Repeat each line exactly, leaving nothing out.
** Begin DATASET CONTENT **
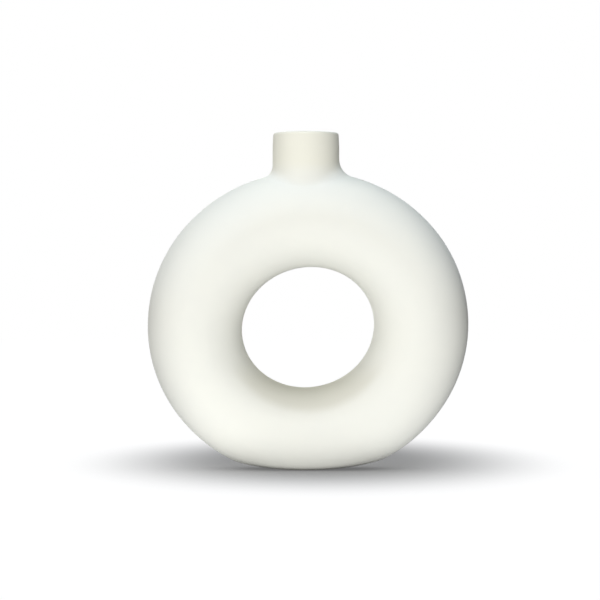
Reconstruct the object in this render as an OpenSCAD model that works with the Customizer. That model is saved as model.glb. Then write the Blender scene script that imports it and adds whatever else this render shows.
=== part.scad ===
// Ring vase: a hollow clay tube bent into a leaning oval, with a short round neck
// luted onto its crown and a foot pressed flat under it.
// Millimetres. +Z is up, the front of the ring faces -Y, and the origin is on the
// standing plane under the middle of the ring.

/* [Ring] */
// Outer size of the oval ring along its longer axis
ring_long = 130.6; // [124:0.1:140]
// Outer size of the oval ring along its shorter axis
ring_short = 125.2; // [118:0.1:134]
// Lean of the longer axis, up to the right as seen from the front
ring_lean = 10; // [0:1:14]
// Diameter of the tube that is bent into the ring
tube_d = 38.6; // [35:0.1:42]
// Thickness of the ring's clay wall
ring_wall = 4; // [3:0.1:5.5]

/* [Foot] */
// Height that is pressed off the bottom of the tube
foot_press = 4.4; // [3:0.1:5]
// Depth of the flat that the foot stands on, below its eased curve
foot_flat = 0.45; // [0.3:0.05:0.7]
// Radius of the eased curve under the foot, seen from the front
foot_ease_front = 120; // [112:1:180]
// Radius of the eased curve under the foot, seen from the side
foot_ease_side = 62; // [45:1:90]

/* [Neck] */
// Height of the rim over the crown of the ring
neck_rise = 15.1; // [11:0.1:30]
// Clear width of the mouth, inside the glaze
mouth_d = 20; // [15:0.1:22]
// Thickness of the neck's clay wall under the rim
neck_wall = 2.8; // [2.2:0.1:3.4]
// How much further out the neck's wall stands below its taper
neck_flare = 0.3; // [0:0.1:0.8]
// Length of the taper below the rim
taper_length = 7; // [4:0.1:8]
// Radius that softens both edges of the rim
lip_round = 0.8; // [0.4:0.1:1]
// Place of the neck to the right of the middle of the ring
neck_offset = -0.6; // [-3:0.1:3]
// Radius of the hollow curve between the neck and the ring
coil_round = 4.8; // [3:0.1:6]

/* [Joins and glaze] */
// Thickness of the fired slip between the two halves of the ring
half_slip = 0.4; // [0.3:0.1:0.8]
// Thickness of the fired slip under the neck
neck_slip = 0.4; // [0.3:0.1:0.8]
// Thickness of the glaze that lines the inside
glaze = 0.4; // [0.3:0.1:0.6]

/* [Hidden] */
$fn = 96;

// The oval is four arcs of 90 degrees that meet in line: two tight ones at the
// sides and two wide ones at the crown and the foot.
tube_r = tube_d / 2;
side_slim = 0.01;
side_overrun = 0.1;
bend_long = ring_long / 2 - tube_r;
bend_short = ring_short / 2 - tube_r;
arc_shift = (bend_long - bend_short) / (2 - sqrt(2));
side_bend = bend_long - arc_shift;
crown_bend = bend_short + arc_shift;
half_rise = bend_short + arc_shift * (1 - cos(ring_lean));
ring_z = half_rise + tube_r - foot_press;

// The crown arc bends about this point, seen from the front.
crown_x = arc_shift * sin(ring_lean);
crown_z = ring_z - arc_shift * cos(ring_lean);

channel_r = tube_r - ring_wall;
glazed_r = channel_r - glaze;
mouth_r = mouth_d / 2;
bore_r = mouth_r + glaze;
rim_r = bore_r + neck_wall;
neck_r = rim_r + neck_flare;
rim_z = ring_z + half_rise + tube_r + neck_rise;
heart_z = ring_z + half_rise;
foot_x = -crown_x;
glaze_top_z = rim_z - lip_round;

// Larger than the whole vase, for cuts and blanks
reach = 2 * (ring_long + neck_rise);

ring_clay = [0.95, 0.94, 0.89];
neck_clay = [0.95, 0.93, 0.86];
slip_clay = [0.93, 0.92, 0.86];
glaze_white = [0.97, 0.96, 0.93];

// One arc of the bent tube, sweeping the profile drawn as its child. The walls of the
// side arcs are a hair thinner and run on into the others, so that the four join as
// one body: $slim is what each face of the wall loses, overrun is degrees at each end.
module arc(middle, radius, turn, slim, overrun) {
    $slim = slim;
    translate([0, 0, ring_z])
        rotate([90, 0, 0])
            rotate(ring_lean + turn)
                translate([middle, 0, 0])
                    rotate(-45 - overrun)
                        rotate_extrude(angle = 90 + 2 * overrun)
                            translate([radius, 0])
                                children();
}

module right_arc() arc(arc_shift, side_bend, 0, side_slim, side_overrun) children();
module crown_arc() arc(-arc_shift, crown_bend, 90, 0, 0) children();
module left_arc() arc(arc_shift, side_bend, 180, side_slim, side_overrun) children();
module foot_arc() arc(-arc_shift, crown_bend, 270, 0, 0) children();

// The outside and the inside of a wall across the tube
module disc(r)
    circle(r = r - $slim);

module hollow(r)
    circle(r = r + $slim);

// What hollows the foot arc out above its floor. It runs on past both ends.
module foot_channel(r, floor_z)
    intersection() {
        arc(-arc_shift, crown_bend, 270, 0, side_overrun) hollow(r);
        above(floor_z);
    }

// Everything higher than z
module above(z)
    translate([-reach / 2, -reach / 2, z])
        cube(reach);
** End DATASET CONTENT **
* **SOLUTION FOR THIS PROBLEM**
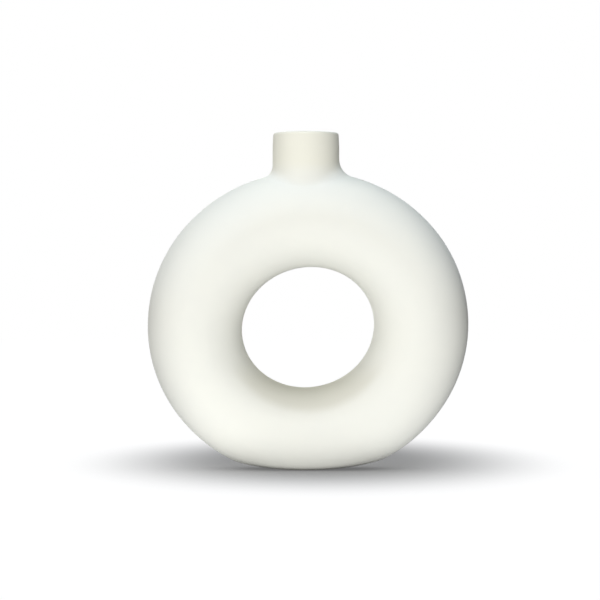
Reconstruct the object in this render as an OpenSCAD model that works with the Customizer. That model is saved as model.glb. Then write the Blender scene script that imports it and adds whatever else this render shows.
=== part.scad ===
// Ring vase: a hollow clay tube bent into a leaning oval, with a short round neck
// luted onto its crown and a foot pressed flat under it.
// Millimetres. +Z is up, the front of the ring faces -Y, and the origin is on the
// standing plane under the middle of the ring.

/* [Ring] */
// Outer size of the oval ring along its longer axis
ring_long = 130.6; // [124:0.1:140]
// Outer size of the oval ring along its shorter axis
ring_short = 125.2; // [118:0.1:134]
// Lean of the longer axis, up to the right as seen from the front
ring_lean = 10; // [0:1:14]
// Diameter of the tube that is bent into the ring
tube_d = 38.6; // [35:0.1:42]
// Thickness of the ring's clay wall
ring_wall = 4; // [3:0.1:5.5]

/* [Foot] */
// Height that is pressed off the bottom of the tube
foot_press = 4.4; // [3:0.1:5]
// Depth of the flat that the foot stands on, below its eased curve
foot_flat = 0.45; // [0.3:0.05:0.7]
// Radius of the eased curve under the foot, seen from the front
foot_ease_front = 120; // [112:1:180]
// Radius of the eased curve under the foot, seen from the side
foot_ease_side = 62; // [45:1:90]

/* [Neck] */
// Height of the rim over the crown of the ring
neck_rise = 15.1; // [11:0.1:30]
// Clear width of the mouth, inside the glaze
mouth_d = 20; // [15:0.1:22]
// Thickness of the neck's clay wall under the rim
neck_wall = 2.8; // [2.2:0.1:3.4]
// How much further out the neck's wall stands below its taper
neck_flare = 0.3; // [0:0.1:0.8]
// Length of the taper below the rim
taper_length = 7; // [4:0.1:8]
// Radius that softens both edges of the rim
lip_round = 0.8; // [0.4:0.1:1]
// Place of the neck to the right of the middle of the ring
neck_offset = -0.6; // [-3:0.1:3]
// Radius of the hollow curve between the neck and the ring
coil_round = 4.8; // [3:0.1:6]

/* [Joins and glaze] */
// Thickness of the fired slip between the two halves of the ring
half_slip = 0.4; // [0.3:0.1:0.8]
// Thickness of the fired slip under the neck
neck_slip = 0.4; // [0.3:0.1:0.8]
// Thickness of the glaze that lines the inside
glaze = 0.4; // [0.3:0.1:0.6]

/* [Hidden] */
$fn = 96;

// The oval is four arcs of 90 degrees that meet in line: two tight ones at the
// sides and two wide ones at the crown and the foot.
tube_r = tube_d / 2;
side_slim = 0.01;
side_overrun = 0.1;
bend_long = ring_long / 2 - tube_r;
bend_short = ring_short / 2 - tube_r;
arc_shift = (bend_long - bend_short) / (2 - sqrt(2));
side_bend = bend_long - arc_shift;
crown_bend = bend_short + arc_shift;
half_rise = bend_short + arc_shift * (1 - cos(ring_lean));
ring_z = half_rise + tube_r - foot_press;

// The crown arc bends about this point, seen from the front.
crown_x = arc_shift * sin(ring_lean);
crown_z = ring_z - arc_shift * cos(ring_lean);

channel_r = tube_r - ring_wall;
glazed_r = channel_r - glaze;
mouth_r = mouth_d / 2;
bore_r = mouth_r + glaze;
rim_r = bore_r + neck_wall;
neck_r = rim_r + neck_flare;
rim_z = ring_z + half_rise + tube_r + neck_rise;
heart_z = ring_z + half_rise;
foot_x = -crown_x;
glaze_top_z = rim_z - lip_round;

// Larger than the whole vase, for cuts and blanks
reach = 2 * (ring_long + neck_rise);

ring_clay = [0.95, 0.94, 0.89];
neck_clay = [0.95, 0.93, 0.86];
slip_clay = [0.93, 0.92, 0.86];
glaze_white = [0.97, 0.96, 0.93];

// One arc of the bent tube, sweeping the profile drawn as its child. The walls of the
// side arcs are a hair thinner and run on into the others, so that the four join as
// one body: $slim is what each face of the wall loses, overrun is degrees at each end.
module arc(middle, radius, turn, slim, overrun) {
    $slim = slim;
    translate([0, 0, ring_z])
        rotate([90, 0, 0])
            rotate(ring_lean + turn)
                translate([middle, 0, 0])
                    rotate(-45 - overrun)
                        rotate_extrude(angle = 90 + 2 * overrun)
                            translate([radius, 0])
                                children();
}

module right_arc() arc(arc_shift, side_bend, 0, side_slim, side_overrun) children();
module crown_arc() arc(-arc_shift, crown_bend, 90, 0, 0) children();
module left_arc() arc(arc_shift, side_bend, 180, side_slim, side_overrun) children();
module foot_arc() arc(-arc_shift, crown_bend, 270, 0, 0) children();

// The outside and the inside of a wall across the tube
module disc(r)
    circle(r = r - $slim);

module hollow(r)
    circle(r = r + $slim);

// What hollows the foot arc out above its floor. It runs on past both ends.
module foot_channel(r, floor_z)
    intersection() {
        arc(-arc_shift, crown_bend, 270, 0, side_overrun) hollow(r);
        above(floor_z);
    }

// Everything higher than z
module above(z)
    translate([-reach / 2, -reach / 2, z])
        cube(reach);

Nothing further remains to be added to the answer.